The coinage comes from “trophallaxis,” defined as the exchange of food within a colony in such social insects as ants or termites. Recently, fire ants in a particular colony have been found not only to exchange food but also to swap long-chain hydrocarbons that they blend and store in the postpharyngeal gland, located in their heads, and then smear over the surface of their bodies. This blending and spreading of the hydrocarbon mixture is for nest mates only and is thought to ensure recognition by the other ants, but it also transfers oil-soluble chemicals around the colony from queen to workers and vice versa. Anderson hopes to determine the purpose of the exchange.

“We want to find out why they do this and use it against them,” he says.

He believes that the exchange serves as more than a recognition tool for ants in the same colony, as many researchers have believed. The exchange of hydrocarbons may function as a “colony circulatory system, which distributes intracolony information much as our own informational and regulatory hormones are circulated throughout the body.” Anderson thinks that fire ant circulation of this informational “ointment” may function adaptively against invaders and toxins.
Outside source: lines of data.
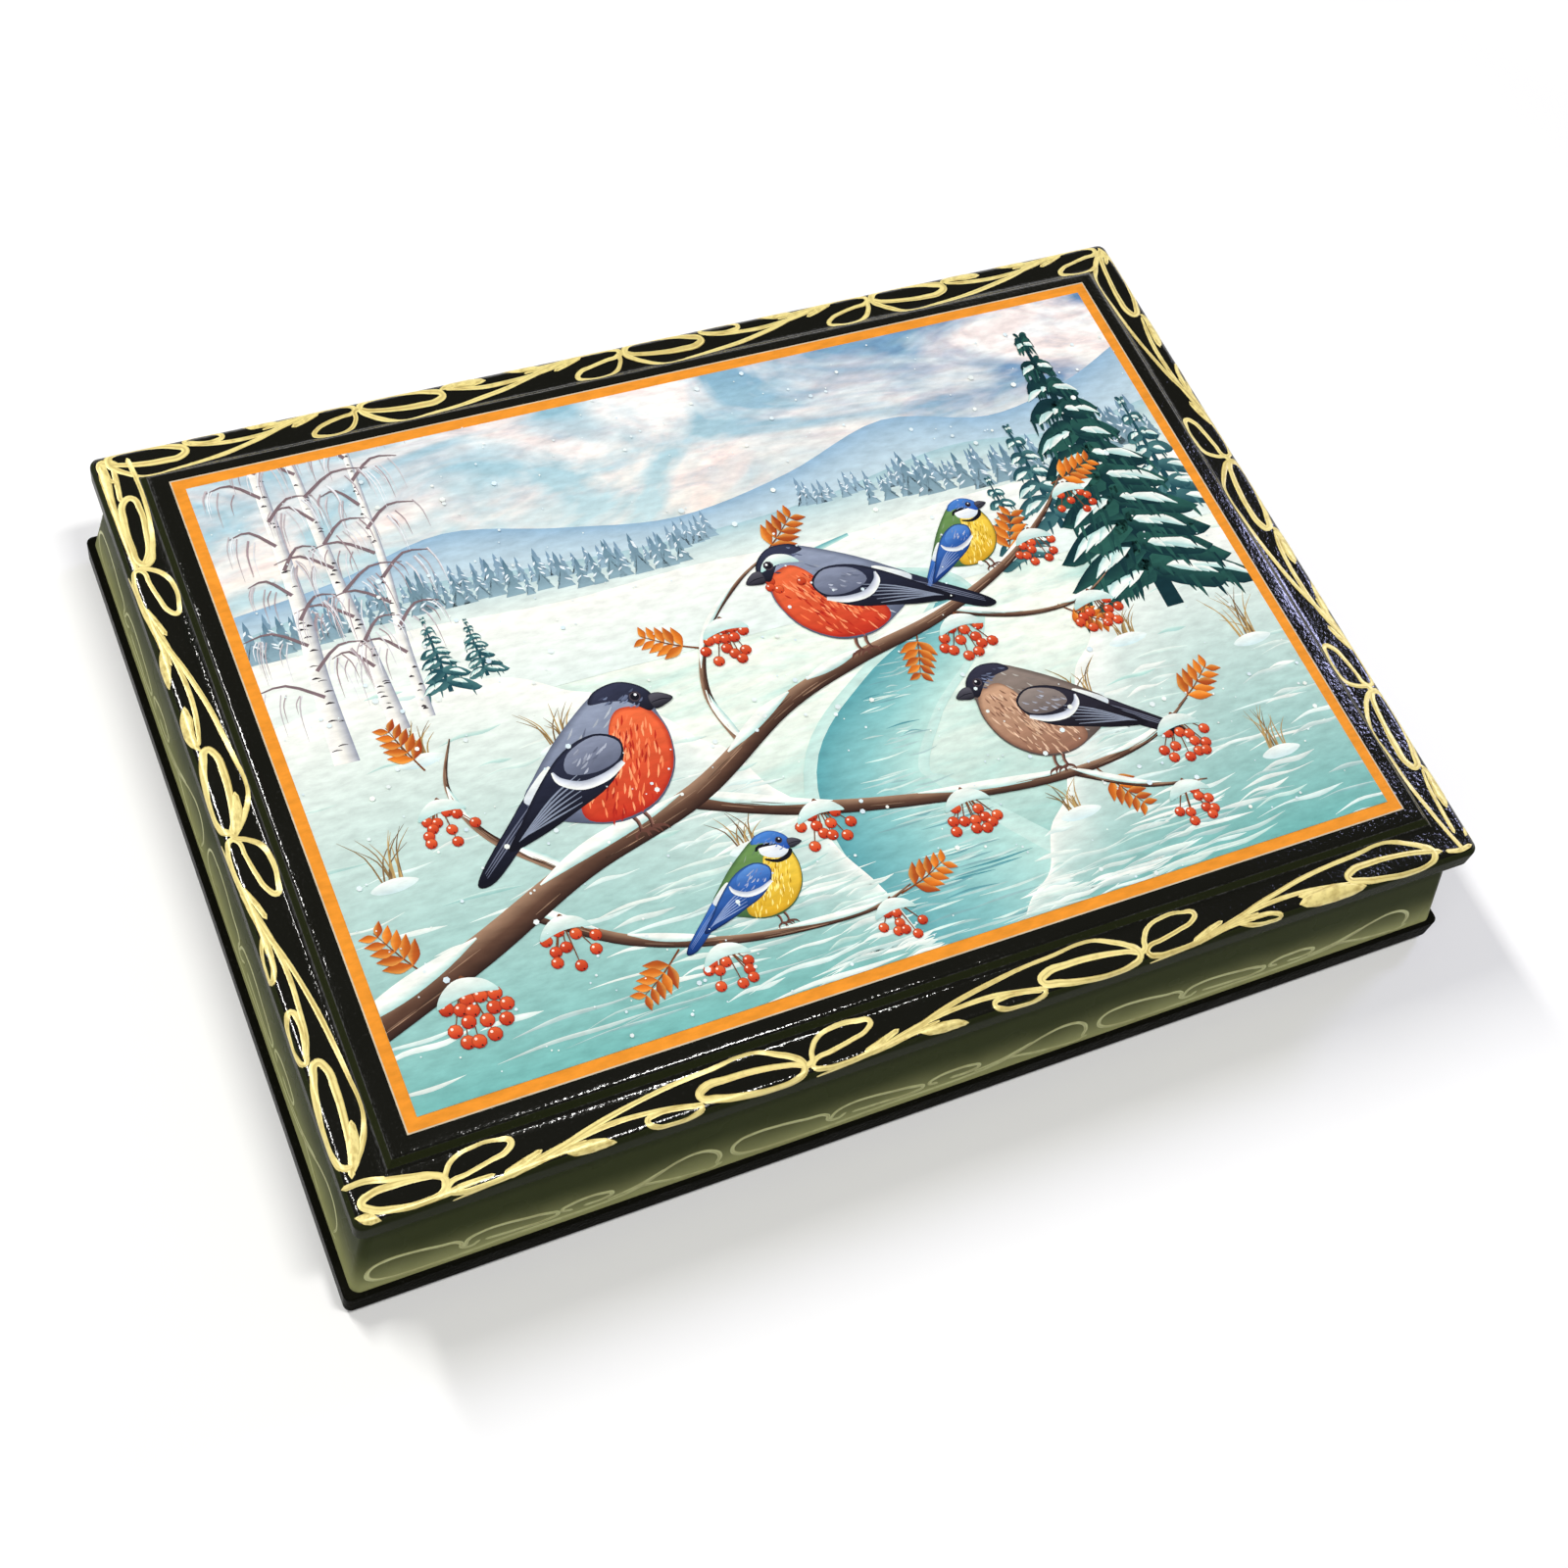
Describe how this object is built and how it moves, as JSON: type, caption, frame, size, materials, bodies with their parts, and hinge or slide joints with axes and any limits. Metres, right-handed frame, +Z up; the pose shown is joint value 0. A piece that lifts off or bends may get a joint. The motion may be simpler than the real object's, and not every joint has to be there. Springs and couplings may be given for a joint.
{
  "type": "lacquer box",
  "caption": "Rectangular black lacquer box with splayed walls, a plinth base and a hinged lid whose raised field carries a bordered picture.",
  "frame": {"origin": "middle of the underside of the base board, in the plane that the box stands on", "axes": "+X to the right along the long side, +Y from the front to the hinged back, +Z up"},
  "size_m": [0.1836, 0.1336, 0.0305],
  "materials": {
    "black_lacquer": "black lacquer, high gloss with a light orange peel",
    "red_lacquer": "red lacquer, gloss",
    "red_flock": "short red flock on paper",
    "printed_paper": "printed picture under clear gloss varnish",
    "gold_paint": "pale gold paint laid on with a fine brush",
    "hinge_brass": "rolled brass, satin"
  },
  "bodies": {
    "box": {"base_board": "black_lacquer", "front_wall": "black_lacquer", "back_wall": "black_lacquer", "left_wall": "black_lacquer", "right_wall": "black_lacquer", "front_collar": "red_lacquer", "back_collar": "red_lacquer", "left_collar": "red_lacquer", "right_collar": "red_lacquer", "floor_lining": "red_flock", "left_hinge_body_leaf": "hinge_brass", "left_hinge_pin": "hinge_brass", "right_hinge_body_leaf": "hinge_brass", "right_hinge_pin": "hinge_brass", "hinge_body_screws": "hinge_brass"},
    "lid": {"lid_board": "black_lacquer", "lid_lining": "red_flock", "picture_print": "printed_paper", "left_hinge_lid_leaf": "hinge_brass", "right_hinge_lid_leaf": "hinge_brass", "hinge_lid_screws": "hinge_brass"}
  },
  "joints": [
    {"name": "lid_hinge", "type": "hinge", "parent": "box", "child": "lid", "pos_m": [0, 0.0637, 0.0235], "axis": [-1, 0, 0], "range_deg": [0, 95]}
  ]
}
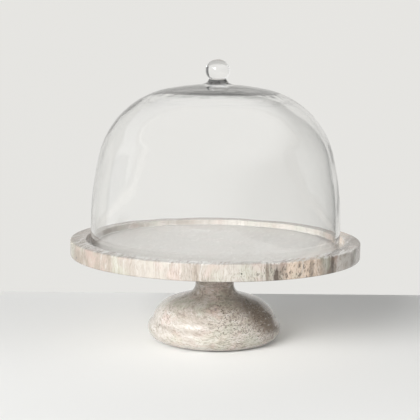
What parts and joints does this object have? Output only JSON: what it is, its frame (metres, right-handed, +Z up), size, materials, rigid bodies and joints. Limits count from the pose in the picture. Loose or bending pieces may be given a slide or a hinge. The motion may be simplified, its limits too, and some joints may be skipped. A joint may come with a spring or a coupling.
{
  "type": "cake stand with dome",
  "caption": "Round marble cake stand on a turned foot, with a clear glass dome that lifts off by its ball handle.",
  "frame": {"origin": "centre of the base on the floor, under the four pads", "axes": "+Z up, along the axis on which the foot, the slab and the dome are turned"},
  "size_m": [0.305, 0.305, 0.296],
  "materials": {
    "clear_glass": "clear, fire polished",
    "marble": "polished beige marble with grey, cream and brown veins",
    "brass": "turned",
    "zinc_steel": "zinc plated",
    "pad_rubber": "matt black rubber"
  },
  "bodies": {
    "stand": {"marble_plate": "marble", "marble_pedestal": "marble", "threaded_insert": "brass", "pedestal_bolt": "zinc_steel", "spring_washer": "zinc_steel", "flat_washer": "zinc_steel", "foot_pad_1": "pad_rubber", "foot_pad_2": "pad_rubber", "foot_pad_3": "pad_rubber", "foot_pad_4": "pad_rubber"},
    "dome": {"glass_dome": "clear_glass", "glass_knob": "clear_glass"}
  },
  "joints": [
    {"name": "dome_lift", "type": "slide", "parent": "stand", "child": "dome", "axis": [0, 0, 1], "range_m": [0, 0.25]}
  ]
}
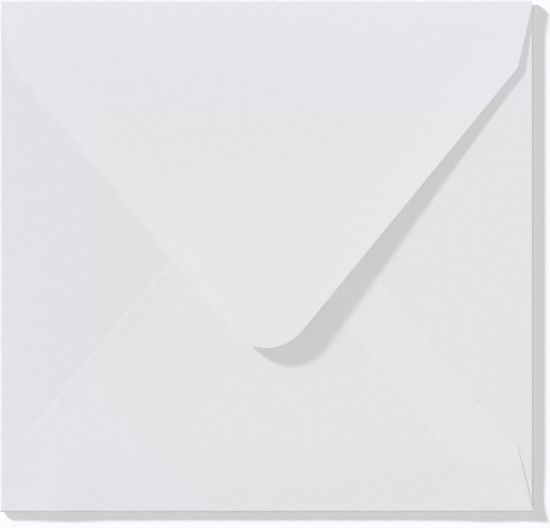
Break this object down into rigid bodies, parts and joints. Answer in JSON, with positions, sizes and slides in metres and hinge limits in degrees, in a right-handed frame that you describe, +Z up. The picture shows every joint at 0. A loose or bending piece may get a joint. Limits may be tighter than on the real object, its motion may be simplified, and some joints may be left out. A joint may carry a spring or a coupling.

If this is the case, Anderson says, “it has major implications, and may explain why fire ants have been so hard to kill in the past.”

“Basically, if we’re able to understand the chemical signature of fire ants, we may be able to disrupt their nest mate-recognition ability and turn the ants in a colony against each other,” Marquess says.

And although he and Anderson have much more work to do on this and other fronts, using acoustics, cold or their own chemical compositions against fire ants are all, as Marquess says, “much less invasive ways of dealing with fire ants than using toxic chemicals.”